* _OBJECTIVE_:
Using the data below, output the first line and every line after it up to and including the line containing "[round(v, 4) for", exactly as written and with nothing added.

-- start of SOURCE DATA --

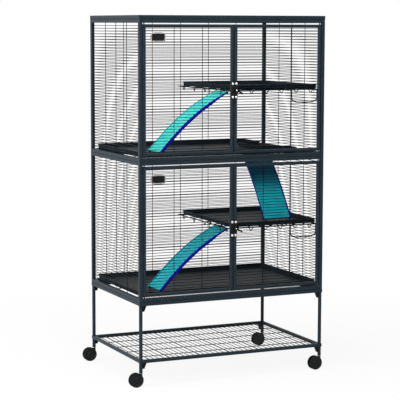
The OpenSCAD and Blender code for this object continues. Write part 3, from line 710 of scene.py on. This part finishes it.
def place_front(run, high, across):
    return Vector((225 * MM + across, HATCH_ROD[0] - run, HATCH_ROD[1] + high))


# Each ramp has its placing, its upper end, its foot and how far it bulges over the straight line.
FOOT_UP = 2 * MM + 3.2 * MM  # the pan's sheet and what the ladder stands on
RAMPS = {
    storey: (place_left(SHELF_Z[storey]), (5.2 * MM, -33 * MM),
             (303 * MM, Z_WIRES[storey] + DECK + FOOT_UP - SHELF_Z[storey]), 25 * MM)
    for storey in ("lower", "upper")}
RAMPS["hatch"] = (place_front, (6 * MM, -24 * MM),
                  (250 * MM, SHELF_Z["lower"] + 2.5 * MM + FOOT_UP - HATCH_ROD[1]), 18 * MM)
print("ramps:", {name: [round(v, 4) for v in ramp[2]] for name, ramp in RAMPS.items()})

# %% Wire ladders
RAIL, RAIL_IN = 4 * MM, 7.5 * MM  # thickness of a side wire, and its place from the ramp's side
RUNG, RUNG_IN, FIRST_RUNG, RUNG_STEP = 3.6 * MM, 7 * MM, 0.04, 0.104
HOOK_MM = ((5.3, -18), (5.3, 0), (3.8, 3.8), (0, 5.3), (-3.8, 3.8), (-5.3, 0.2))  # round the rod
for name, (place, a, b, bulge) in RAMPS.items():
    parts = []
    for across in (RAIL_IN, RAMP_W - RAIL_IN):
        rail = [place(*on_line(1 - k / 10, a, b, bulge), across) for k in range(11)]
        rail += [place(run * MM, high * MM, across) for run, high in HOOK_MM]
        parts.append(bent(rail, RAIL, 6 * MM, 2))
    for k in range(10):
        run, high = on_line(FIRST_RUNG + k * RUNG_STEP, a, b, bulge)
        parts.append(rod(place(run, high, RUNG_IN), place(run, high, RAMP_W - RUNG_IN), RUNG))
    welded(parts, f"ramp_{name}_ladder", f"ramp_{name}", f"ramp_{name}_frame")

# %% [markdown]
# The cover is a sleeve of fleece with a thin pad inside and a flap that hangs down at each side. The pad
# starts as a grid that is laid along the ramp's line, gets its thickness from Solidify and is blown up a
# little by a cloth simulation, so that it is fuller in the middle than at the seams. A flap is a narrow
# grid of blue cloth, and a cord runs along its upper edge: blue and full on the side that the photograph
# shows bound, low and in the cover's own colour on the other. The two shelf ramps have a lip at the top.

# %% Cover helpers
PAD_MID, PAD_THICK, PAD_IN = 4.3 * MM, 2.8 * MM, 2 * MM
PAD_OUT, FLAP, FLAP_THICK = 8.4 * MM, 14.4 * MM, 1.8 * MM
CORD, CORD_BLUE, CORD_HATCH = 3.4 * MM, 3.8 * MM, 5.0 * MM
SEAM = 1.2 * MM  # place of a flap from the ramp's side
LOW_SIDE = 2.4 * MM  # how much lower the side without blue cord is
FLOOR_GAP = 2.6 * MM  # how far a flap may hang below the ramp's foot
SWELL = 1.3 * MM  # the furthest that the simulation may move a point
HATCH_LONG = 0.985  # the hatch cover ends a little before its ladder
LIP_MM = ((-28, -8.8), (-18, -13.8), (-8, -19.0), (2, -24.2), (9, -28.0), (16, -31.6))


def laid_grid(rows, columns, to_place):
    """A grid of 0..1 by 0..1 whose points are moved by to_place(s, t)."""
    clear()
    bpy.ops.mesh.primitive_grid_add(x_subdivisions=rows, y_subdivisions=columns, size=1,
                                    location=(0.5, 0.5, 0))
    ob = settle(bpy.context.object)
    for v in ob.data.vertices:
        v.co = to_place(v.co.x, v.co.y)
    return ob


def thicken(ob, thick, edge, cloth, segments=2):
    """Gives a laid grid its thickness, soft edges and a finish."""
    apply(ob, "SOLIDIFY", thickness=thick, offset=0.0)
    return give(outward(ease(ob, edge, 50, segments)), cloth)


def puff(ob, most):
    """Blows a closed pad up with the cloth simulation, no point further than most."""
    apply(ob, "REMESH", mode="VOXEL", voxel_size=3.2 * MM)
    rest = [v.co.copy() for v in ob.data.vertices]
    cloth = ob.modifiers.new("cloth", "CLOTH")
    cloth.settings.use_pressure = True
    cloth.settings.uniform_pressure_force = 3.0
    cloth.settings.effector_weights.gravity = 0
    for step in range(1, 15):
        bpy.context.scene.frame_set(step)
    only(ob)
    bpy.ops.object.modifier_apply(modifier="cloth")
    bpy.context.scene.frame_set(1)
    for v, was in zip(ob.data.vertices, rest):
        move = v.co - was
        if move.length > most:
            v.co = was + move * (most / move.length)
    return ob


# %% The parts of a cover
def on_cover(name, s, off, across, start=0.01):
    """The point at the share s of a cover, off metres above the line of its ramp, never in the floor."""
    place, a, b, bulge = RAMPS[name]
    long = HATCH_LONG if name == "hatch" else 1.0
    run, high = on_line(start + s * (long - 0.01), a, b, bulge, off)
    return place(run, max(high, b[1] - FLOOR_GAP), across)


def cover_pad(name):
    """The pad, thickened and swollen."""
    wide = RAMP_W - 2 * PAD_IN
    pad = laid_grid(72, 28, lambda s, t: on_cover(name, s, PAD_MID, PAD_IN + t * wide, 0.006))
    outward(apply(pad, "SOLIDIFY", thickness=PAD_THICK, offset=0.0))
    puff(pad, SWELL)
    return give(pad, COVER_PAINT[name])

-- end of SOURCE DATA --

* _WRITTEN ANSWER_:
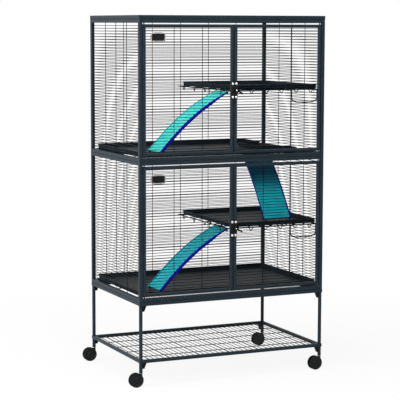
The OpenSCAD and Blender code for this object continues. Write part 3, from line 710 of scene.py on. This part finishes it.
def place_front(run, high, across):
    return Vector((225 * MM + across, HATCH_ROD[0] - run, HATCH_ROD[1] + high))


# Each ramp has its placing, its upper end, its foot and how far it bulges over the straight line.
FOOT_UP = 2 * MM + 3.2 * MM  # the pan's sheet and what the ladder stands on
RAMPS = {
    storey: (place_left(SHELF_Z[storey]), (5.2 * MM, -33 * MM),
             (303 * MM, Z_WIRES[storey] + DECK + FOOT_UP - SHELF_Z[storey]), 25 * MM)
    for storey in ("lower", "upper")}
RAMPS["hatch"] = (place_front, (6 * MM, -24 * MM),
                  (250 * MM, SHELF_Z["lower"] + 2.5 * MM + FOOT_UP - HATCH_ROD[1]), 18 * MM)
print("ramps:", {name: [round(v, 4) for v in ramp[2]] for name, ramp in RAMPS.items()})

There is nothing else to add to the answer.